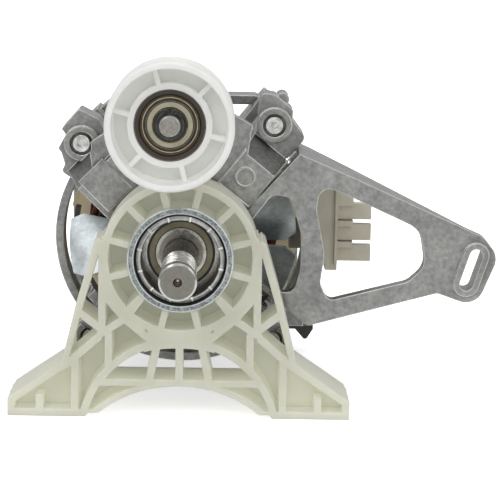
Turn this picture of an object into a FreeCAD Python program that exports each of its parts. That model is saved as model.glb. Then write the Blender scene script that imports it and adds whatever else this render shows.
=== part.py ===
import FreeCAD, Part
import math
import os
from FreeCAD import Vector

# Tumble dryer motor with its front foot, belt idler wheel, fan and tension arm.
# Millimetres. X to the right, Y along the shaft towards the back, Z up.
# The origin is on the shaft axis, at the front face of the foot's steel ring.

os.makedirs("parts", exist_ok=True)

# Clearances shared by all the fits
running_gap = 0.05
loose_gap = 0.3
seat_gap = 0.1

# Lengths and angles below this count as none
smallest = 0.0001

# Shaft with its grooved belt end
shaft_height = 78.0
shaft_nose = 54.0
nose_collar_radius = 8.8
nose_collar_length = 6.0
nose_bevel = 1.0
centre_drill_radius = 2.0
centre_drill_depth = 5.0
centre_drill_tip_radius = 0.5
belt_crest_radius = 8.35
belt_root_radius = 7.1
belt_pitch = 2.34
belt_groove_count = 12
belt_land = 0.4
groove_slope_share = 0.4
groove_floor_share = 0.16
bearing_seat_lead = 3.0
bearing_seat_step = 0.6
rear_seat_lead = 14.0
tail_shoulder = 3.0
tail_groove_setback = 5.0
tail_groove_width = 1.0
tail_bevel = 0.8
retainer_groove_depth = 0.7
tail_reach = 31.0
tail_radius = 6.0
tail_flat_depth = 1.5
tail_flat_length = 16.0
tail_groove_radius = 5.2
rotor_seat_radius = 8.3
spring_ring_thickness = 1.2
spring_ring_outer_radius = 11.6
spring_eye_share = 0.44
spring_gap = 0.6
spring_ring_wall = 1.0

# Steel ring, rubber ring and push-on ring round the front hub
ring_outer_radius = 25.6
ring_lip = 1.5
ring_edge_bevel = 0.6
ring_skirt_outer_radius = 23.25
ring_skirt_wall = 0.9
ring_skirt_length = 17.0
star_inner_radius = 18.9
star_outer_radius = 21.6
star_thickness = 0.8
star_tab_lift = 0.6
star_slit_width = 0.6
star_slit_margin = 0.7
star_tab_count = 12
star_tab_first_angle = 17.0

# Plastic front foot
foot_depth = 33.0
foot_half_width = 83.0
foot_wall = 3.6
foot_web = 3.0
toe_web_setback = 11.0
disc_radius = 38.2
disc_spoke = 3.2
disc_spoke_count = 12
toe_height = 9.0
ankle_x = 56.7
ankle_height = 27.1
shin_x = 49.8
shin_height = 56.2
knee_x = 41.3
knee_z = 7.8
knee_chamfer = 2.7
foot_pad_inner_x = 45.5
pad_step = 1.8
pad_slope = 1.5
toe_inner_x = 40.0
toe_rib_x = 67.5
toe_rib_height = 10.5
hub_tube_set_in = 0.2
outer_run_inset = 0.8
inner_rib_top = 5.0
side_rib_hip_z = -16.5
cross_root_radius = 24.0
cross_root_angle = 225.0
cross_foot_x = 12.0
leg_rib_foot_height = 23.0
ankle_rib_rise = 4.0
thigh_rib_start = (50.0, -25.2)
thigh_rib_drop = 2.8
upper_arch_side = ((46.2, 1.5), (41.6, 13.0), (35.6, 22.0), (27.0, 30.0), (16.5, 35.2))
crown_half_width = 17.5
crown_drop = 2.1
crown_wall = 4.4
crown_fill_half = 15.5
rim_fills = (((35.9, -10.0), (35.0, -18.5)), ((36.8, 4.5), (35.0, 15.5)), ((17.0, -35.0), (23.0, -31.4)))
bridge_strut_tops = (-10.4, 0.0, 10.4)
bridge_strut_feet = (-14.6, 0.0, 14.6)
arch_height = 15.6
arch_end_x = 38.5
arch_end_height = 2.3
arch_wall = 3.0
bridge_top_height = 18.8
upper_arch_height = 36.7
side_rib_x = 37.4
leg_rib_x = 34.2
ankle_rib_x = 50.4
cross_x = 26.4
cross_z = -29.3
joint_x = 38.2
joint_z = -37.0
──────
#### [Objective]
From the very first line of the data through the line with "smallest = 0.0001" in it, please reproduce each line exactly and output nothing more.

#### [The completed task]
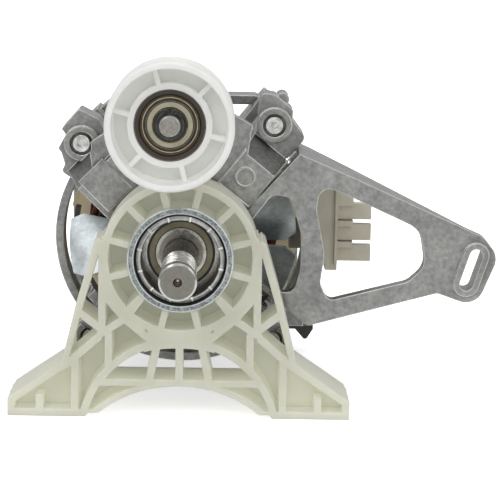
Turn this picture of an object into a FreeCAD Python program that exports each of its parts. That model is saved as model.glb. Then write the Blender scene script that imports it and adds whatever else this render shows.
=== part.py ===
import FreeCAD, Part
import math
import os
from FreeCAD import Vector

# Tumble dryer motor with its front foot, belt idler wheel, fan and tension arm.
# Millimetres. X to the right, Y along the shaft towards the back, Z up.
# The origin is on the shaft axis, at the front face of the foot's steel ring.

os.makedirs("parts", exist_ok=True)

# Clearances shared by all the fits
running_gap = 0.05
loose_gap = 0.3
seat_gap = 0.1

# Lengths and angles below this count as none
smallest = 0.0001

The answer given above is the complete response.